> [REQUIREMENT] Reproduce all the entries precisely.

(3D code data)
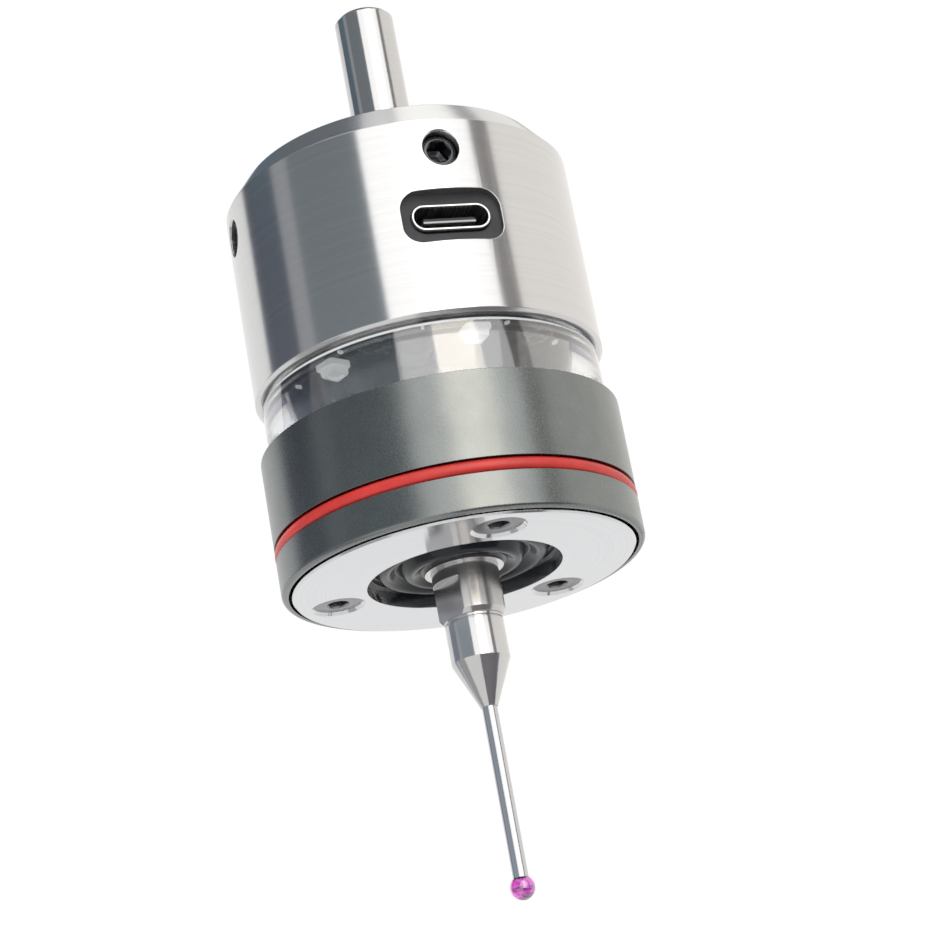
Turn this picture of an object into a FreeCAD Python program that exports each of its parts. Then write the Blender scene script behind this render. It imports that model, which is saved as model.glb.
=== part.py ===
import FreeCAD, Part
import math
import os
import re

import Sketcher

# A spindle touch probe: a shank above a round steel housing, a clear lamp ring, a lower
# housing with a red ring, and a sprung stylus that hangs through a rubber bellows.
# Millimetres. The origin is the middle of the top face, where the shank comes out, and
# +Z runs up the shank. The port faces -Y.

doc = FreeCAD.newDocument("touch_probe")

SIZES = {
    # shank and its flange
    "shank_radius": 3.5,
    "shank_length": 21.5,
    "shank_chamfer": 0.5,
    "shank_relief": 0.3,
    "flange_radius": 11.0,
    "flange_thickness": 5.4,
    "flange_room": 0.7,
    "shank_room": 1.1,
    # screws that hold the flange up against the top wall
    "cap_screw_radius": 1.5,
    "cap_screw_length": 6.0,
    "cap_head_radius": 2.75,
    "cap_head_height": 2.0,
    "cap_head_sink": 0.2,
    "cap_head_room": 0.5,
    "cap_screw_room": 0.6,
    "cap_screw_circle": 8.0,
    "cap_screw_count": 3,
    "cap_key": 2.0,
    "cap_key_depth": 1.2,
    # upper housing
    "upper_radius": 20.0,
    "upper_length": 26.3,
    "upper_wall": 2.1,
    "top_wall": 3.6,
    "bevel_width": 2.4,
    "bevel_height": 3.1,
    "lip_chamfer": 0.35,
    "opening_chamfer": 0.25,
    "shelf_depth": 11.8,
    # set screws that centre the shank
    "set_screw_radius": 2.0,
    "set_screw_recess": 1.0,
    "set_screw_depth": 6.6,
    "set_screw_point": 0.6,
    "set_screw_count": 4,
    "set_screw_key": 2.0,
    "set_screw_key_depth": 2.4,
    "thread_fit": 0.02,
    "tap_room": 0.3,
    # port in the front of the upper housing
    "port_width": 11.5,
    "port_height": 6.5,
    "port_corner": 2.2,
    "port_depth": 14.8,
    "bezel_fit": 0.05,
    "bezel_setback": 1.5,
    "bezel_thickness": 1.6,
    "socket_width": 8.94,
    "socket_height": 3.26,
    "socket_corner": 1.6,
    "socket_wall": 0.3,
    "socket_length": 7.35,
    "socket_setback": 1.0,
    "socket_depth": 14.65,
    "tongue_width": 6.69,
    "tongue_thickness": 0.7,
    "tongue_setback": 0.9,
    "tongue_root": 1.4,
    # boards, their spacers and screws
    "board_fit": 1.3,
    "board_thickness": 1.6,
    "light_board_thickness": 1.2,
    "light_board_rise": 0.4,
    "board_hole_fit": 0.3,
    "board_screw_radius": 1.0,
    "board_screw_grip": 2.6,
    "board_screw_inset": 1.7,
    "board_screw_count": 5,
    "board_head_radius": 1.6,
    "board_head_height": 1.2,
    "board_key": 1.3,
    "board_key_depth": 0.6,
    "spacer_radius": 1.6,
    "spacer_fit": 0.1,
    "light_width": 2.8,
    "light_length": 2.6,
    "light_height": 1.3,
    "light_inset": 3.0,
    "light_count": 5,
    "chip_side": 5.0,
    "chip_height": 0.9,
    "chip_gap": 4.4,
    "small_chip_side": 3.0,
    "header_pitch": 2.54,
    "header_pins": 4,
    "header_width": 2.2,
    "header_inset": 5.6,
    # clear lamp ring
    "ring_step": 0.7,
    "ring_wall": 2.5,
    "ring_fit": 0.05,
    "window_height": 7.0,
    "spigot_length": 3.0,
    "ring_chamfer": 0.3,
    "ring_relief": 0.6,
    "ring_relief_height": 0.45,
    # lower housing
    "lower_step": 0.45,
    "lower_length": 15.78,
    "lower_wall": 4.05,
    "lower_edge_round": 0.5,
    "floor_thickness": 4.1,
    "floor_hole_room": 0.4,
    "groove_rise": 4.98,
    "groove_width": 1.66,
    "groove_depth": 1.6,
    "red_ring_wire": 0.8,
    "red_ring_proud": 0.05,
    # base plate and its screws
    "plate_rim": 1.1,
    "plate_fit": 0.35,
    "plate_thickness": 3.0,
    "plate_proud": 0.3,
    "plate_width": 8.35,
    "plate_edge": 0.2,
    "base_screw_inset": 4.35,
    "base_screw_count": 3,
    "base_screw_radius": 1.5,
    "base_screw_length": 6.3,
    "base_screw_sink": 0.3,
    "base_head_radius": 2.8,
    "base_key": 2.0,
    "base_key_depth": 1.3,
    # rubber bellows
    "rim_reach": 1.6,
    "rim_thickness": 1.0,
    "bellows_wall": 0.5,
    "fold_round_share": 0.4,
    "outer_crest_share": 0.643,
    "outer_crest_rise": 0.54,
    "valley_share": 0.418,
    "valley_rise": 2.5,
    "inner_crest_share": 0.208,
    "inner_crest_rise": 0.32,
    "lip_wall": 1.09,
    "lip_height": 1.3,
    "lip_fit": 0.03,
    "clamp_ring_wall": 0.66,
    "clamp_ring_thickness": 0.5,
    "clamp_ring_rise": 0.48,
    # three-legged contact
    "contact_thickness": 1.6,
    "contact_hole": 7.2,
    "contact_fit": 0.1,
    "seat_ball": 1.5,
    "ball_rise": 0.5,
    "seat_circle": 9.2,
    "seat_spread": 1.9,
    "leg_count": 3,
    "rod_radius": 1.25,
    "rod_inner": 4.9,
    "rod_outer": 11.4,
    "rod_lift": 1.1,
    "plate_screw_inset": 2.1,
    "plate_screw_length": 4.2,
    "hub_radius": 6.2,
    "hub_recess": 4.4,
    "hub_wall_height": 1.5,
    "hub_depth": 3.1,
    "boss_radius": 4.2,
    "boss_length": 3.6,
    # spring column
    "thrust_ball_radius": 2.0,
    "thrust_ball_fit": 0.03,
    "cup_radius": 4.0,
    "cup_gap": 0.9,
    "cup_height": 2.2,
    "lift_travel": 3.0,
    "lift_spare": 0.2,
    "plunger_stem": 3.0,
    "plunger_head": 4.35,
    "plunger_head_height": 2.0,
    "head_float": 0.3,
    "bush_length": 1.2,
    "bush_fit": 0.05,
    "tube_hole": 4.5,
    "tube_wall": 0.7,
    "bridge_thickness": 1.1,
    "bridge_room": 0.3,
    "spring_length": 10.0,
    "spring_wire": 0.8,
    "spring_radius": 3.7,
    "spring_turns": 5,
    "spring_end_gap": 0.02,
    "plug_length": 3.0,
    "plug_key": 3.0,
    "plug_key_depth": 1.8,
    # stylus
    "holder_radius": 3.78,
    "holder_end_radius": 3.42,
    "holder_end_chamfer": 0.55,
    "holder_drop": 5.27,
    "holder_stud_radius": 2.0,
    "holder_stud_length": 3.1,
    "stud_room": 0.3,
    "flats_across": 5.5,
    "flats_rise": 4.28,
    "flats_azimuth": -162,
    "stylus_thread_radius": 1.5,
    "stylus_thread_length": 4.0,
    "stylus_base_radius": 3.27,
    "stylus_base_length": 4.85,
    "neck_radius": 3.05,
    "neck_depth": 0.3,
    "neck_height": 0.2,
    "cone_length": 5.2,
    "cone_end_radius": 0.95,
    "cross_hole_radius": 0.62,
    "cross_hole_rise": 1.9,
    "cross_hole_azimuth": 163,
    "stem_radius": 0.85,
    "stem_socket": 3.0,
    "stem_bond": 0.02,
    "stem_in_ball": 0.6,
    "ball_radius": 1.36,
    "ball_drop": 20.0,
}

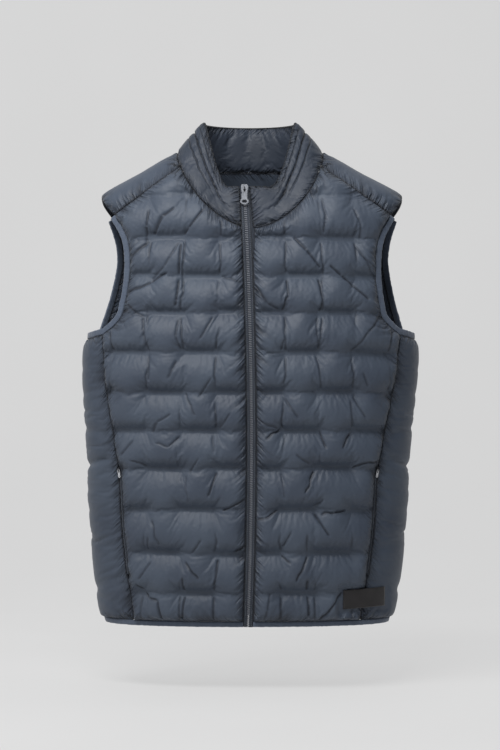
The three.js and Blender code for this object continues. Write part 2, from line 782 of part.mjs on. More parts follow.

> [WORKED ANSWER]
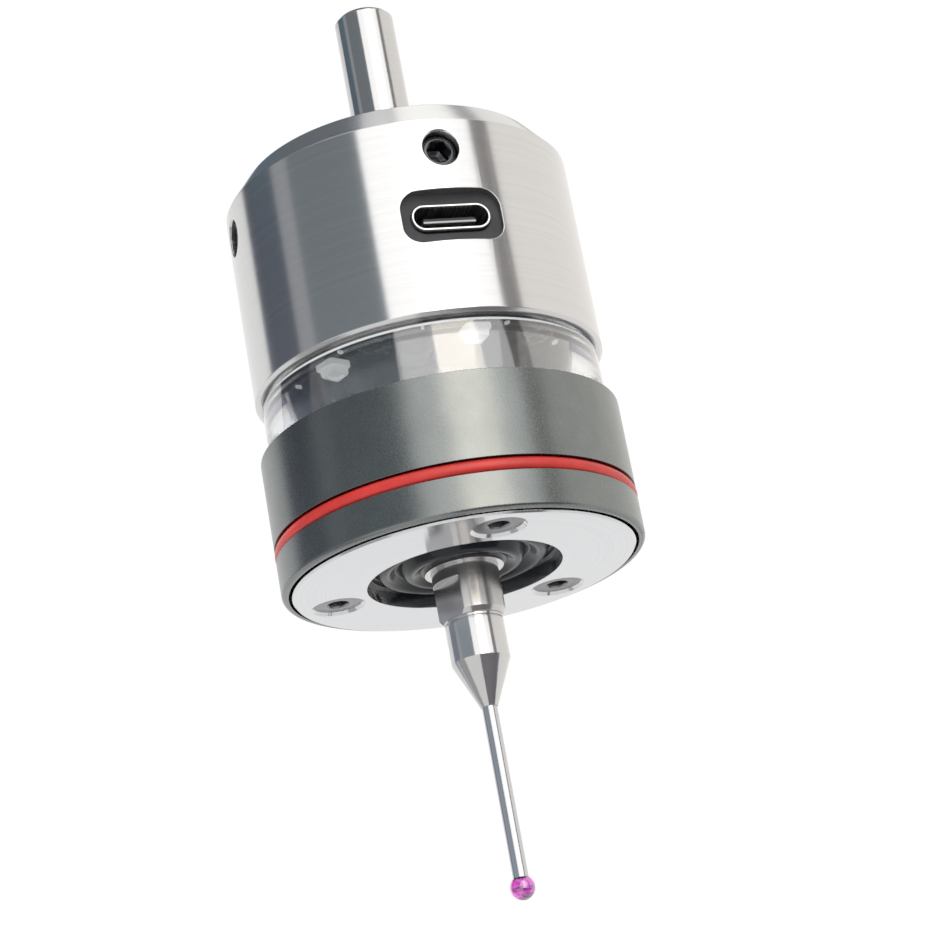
Turn this picture of an object into a FreeCAD Python program that exports each of its parts. Then write the Blender scene script behind this render. It imports that model, which is saved as model.glb.
=== part.py ===
import FreeCAD, Part
import math
import os
import re

import Sketcher

# A spindle touch probe: a shank above a round steel housing, a clear lamp ring, a lower
# housing with a red ring, and a sprung stylus that hangs through a rubber bellows.
# Millimetres. The origin is the middle of the top face, where the shank comes out, and
# +Z runs up the shank. The port faces -Y.

doc = FreeCAD.newDocument("touch_probe")

SIZES = {
    # shank and its flange
    "shank_radius": 3.5,
    "shank_length": 21.5,
    "shank_chamfer": 0.5,
    "shank_relief": 0.3,
    "flange_radius": 11.0,
    "flange_thickness": 5.4,
    "flange_room": 0.7,
    "shank_room": 1.1,
    # screws that hold the flange up against the top wall
    "cap_screw_radius": 1.5,
    "cap_screw_length": 6.0,
    "cap_head_radius": 2.75,
    "cap_head_height": 2.0,
    "cap_head_sink": 0.2,
    "cap_head_room": 0.5,
    "cap_screw_room": 0.6,
    "cap_screw_circle": 8.0,
    "cap_screw_count": 3,
    "cap_key": 2.0,
    "cap_key_depth": 1.2,
    # upper housing
    "upper_radius": 20.0,
    "upper_length": 26.3,
    "upper_wall": 2.1,
    "top_wall": 3.6,
    "bevel_width": 2.4,
    "bevel_height": 3.1,
    "lip_chamfer": 0.35,
    "opening_chamfer": 0.25,
    "shelf_depth": 11.8,
    # set screws that centre the shank
    "set_screw_radius": 2.0,
    "set_screw_recess": 1.0,
    "set_screw_depth": 6.6,
    "set_screw_point": 0.6,
    "set_screw_count": 4,
    "set_screw_key": 2.0,
    "set_screw_key_depth": 2.4,
    "thread_fit": 0.02,
    "tap_room": 0.3,
    # port in the front of the upper housing
    "port_width": 11.5,
    "port_height": 6.5,
    "port_corner": 2.2,
    "port_depth": 14.8,
    "bezel_fit": 0.05,
    "bezel_setback": 1.5,
    "bezel_thickness": 1.6,
    "socket_width": 8.94,
    "socket_height": 3.26,
    "socket_corner": 1.6,
    "socket_wall": 0.3,
    "socket_length": 7.35,
    "socket_setback": 1.0,
    "socket_depth": 14.65,
    "tongue_width": 6.69,
    "tongue_thickness": 0.7,
    "tongue_setback": 0.9,
    "tongue_root": 1.4,
    # boards, their spacers and screws
    "board_fit": 1.3,
    "board_thickness": 1.6,
    "light_board_thickness": 1.2,
    "light_board_rise": 0.4,
    "board_hole_fit": 0.3,
    "board_screw_radius": 1.0,
    "board_screw_grip": 2.6,
    "board_screw_inset": 1.7,
    "board_screw_count": 5,
    "board_head_radius": 1.6,
    "board_head_height": 1.2,
    "board_key": 1.3,
    "board_key_depth": 0.6,
    "spacer_radius": 1.6,
    "spacer_fit": 0.1,
    "light_width": 2.8,
    "light_length": 2.6,
    "light_height": 1.3,
    "light_inset": 3.0,
    "light_count": 5,
    "chip_side": 5.0,
    "chip_height": 0.9,
    "chip_gap": 4.4,
    "small_chip_side": 3.0,
    "header_pitch": 2.54,
    "header_pins": 4,
    "header_width": 2.2,
    "header_inset": 5.6,
    # clear lamp ring
    "ring_step": 0.7,
    "ring_wall": 2.5,
    "ring_fit": 0.05,
    "window_height": 7.0,
    "spigot_length": 3.0,
    "ring_chamfer": 0.3,
    "ring_relief": 0.6,
    "ring_relief_height": 0.45,
    # lower housing
    "lower_step": 0.45,
    "lower_length": 15.78,
    "lower_wall": 4.05,
    "lower_edge_round": 0.5,
    "floor_thickness": 4.1,
    "floor_hole_room": 0.4,
    "groove_rise": 4.98,
    "groove_width": 1.66,
    "groove_depth": 1.6,
    "red_ring_wire": 0.8,
    "red_ring_proud": 0.05,
    # base plate and its screws
    "plate_rim": 1.1,
    "plate_fit": 0.35,
    "plate_thickness": 3.0,
    "plate_proud": 0.3,
    "plate_width": 8.35,
    "plate_edge": 0.2,
    "base_screw_inset": 4.35,
    "base_screw_count": 3,
    "base_screw_radius": 1.5,
    "base_screw_length": 6.3,
    "base_screw_sink": 0.3,
    "base_head_radius": 2.8,
    "base_key": 2.0,
    "base_key_depth": 1.3,
    # rubber bellows
    "rim_reach": 1.6,
    "rim_thickness": 1.0,
    "bellows_wall": 0.5,
    "fold_round_share": 0.4,
    "outer_crest_share": 0.643,
    "outer_crest_rise": 0.54,
    "valley_share": 0.418,
    "valley_rise": 2.5,
    "inner_crest_share": 0.208,
    "inner_crest_rise": 0.32,
    "lip_wall": 1.09,
    "lip_height": 1.3,
    "lip_fit": 0.03,
    "clamp_ring_wall": 0.66,
    "clamp_ring_thickness": 0.5,
    "clamp_ring_rise": 0.48,
    # three-legged contact
    "contact_thickness": 1.6,
    "contact_hole": 7.2,
    "contact_fit": 0.1,
    "seat_ball": 1.5,
    "ball_rise": 0.5,
    "seat_circle": 9.2,
    "seat_spread": 1.9,
    "leg_count": 3,
    "rod_radius": 1.25,
    "rod_inner": 4.9,
    "rod_outer": 11.4,
    "rod_lift": 1.1,
    "plate_screw_inset": 2.1,
    "plate_screw_length": 4.2,
    "hub_radius": 6.2,
    "hub_recess": 4.4,
    "hub_wall_height": 1.5,
    "hub_depth": 3.1,
    "boss_radius": 4.2,
    "boss_length": 3.6,
    # spring column
    "thrust_ball_radius": 2.0,
    "thrust_ball_fit": 0.03,
    "cup_radius": 4.0,
    "cup_gap": 0.9,
    "cup_height": 2.2,
    "lift_travel": 3.0,
    "lift_spare": 0.2,
    "plunger_stem": 3.0,
    "plunger_head": 4.35,
    "plunger_head_height": 2.0,
    "head_float": 0.3,
    "bush_length": 1.2,
    "bush_fit": 0.05,
    "tube_hole": 4.5,
    "tube_wall": 0.7,
    "bridge_thickness": 1.1,
    "bridge_room": 0.3,
    "spring_length": 10.0,
    "spring_wire": 0.8,
    "spring_radius": 3.7,
    "spring_turns": 5,
    "spring_end_gap": 0.02,
    "plug_length": 3.0,
    "plug_key": 3.0,
    "plug_key_depth": 1.8,
    # stylus
    "holder_radius": 3.78,
    "holder_end_radius": 3.42,
    "holder_end_chamfer": 0.55,
    "holder_drop": 5.27,
    "holder_stud_radius": 2.0,
    "holder_stud_length": 3.1,
    "stud_room": 0.3,
    "flats_across": 5.5,
    "flats_rise": 4.28,
    "flats_azimuth": -162,
    "stylus_thread_radius": 1.5,
    "stylus_thread_length": 4.0,
    "stylus_base_radius": 3.27,
    "stylus_base_length": 4.85,
    "neck_radius": 3.05,
    "neck_depth": 0.3,
    "neck_height": 0.2,
    "cone_length": 5.2,
    "cone_end_radius": 0.95,
    "cross_hole_radius": 0.62,
    "cross_hole_rise": 1.9,
    "cross_hole_azimuth": 163,
    "stem_radius": 0.85,
    "stem_socket": 3.0,
    "stem_bond": 0.02,
    "stem_in_ball": 0.6,
    "ball_radius": 1.36,
    "ball_drop": 20.0,
}

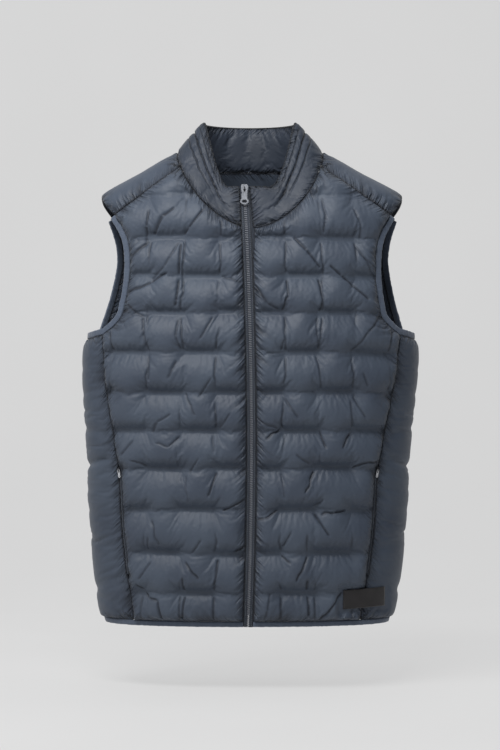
The three.js and Blender code for this object continues. Write part 2, from line 782 of part.mjs on. More parts follow.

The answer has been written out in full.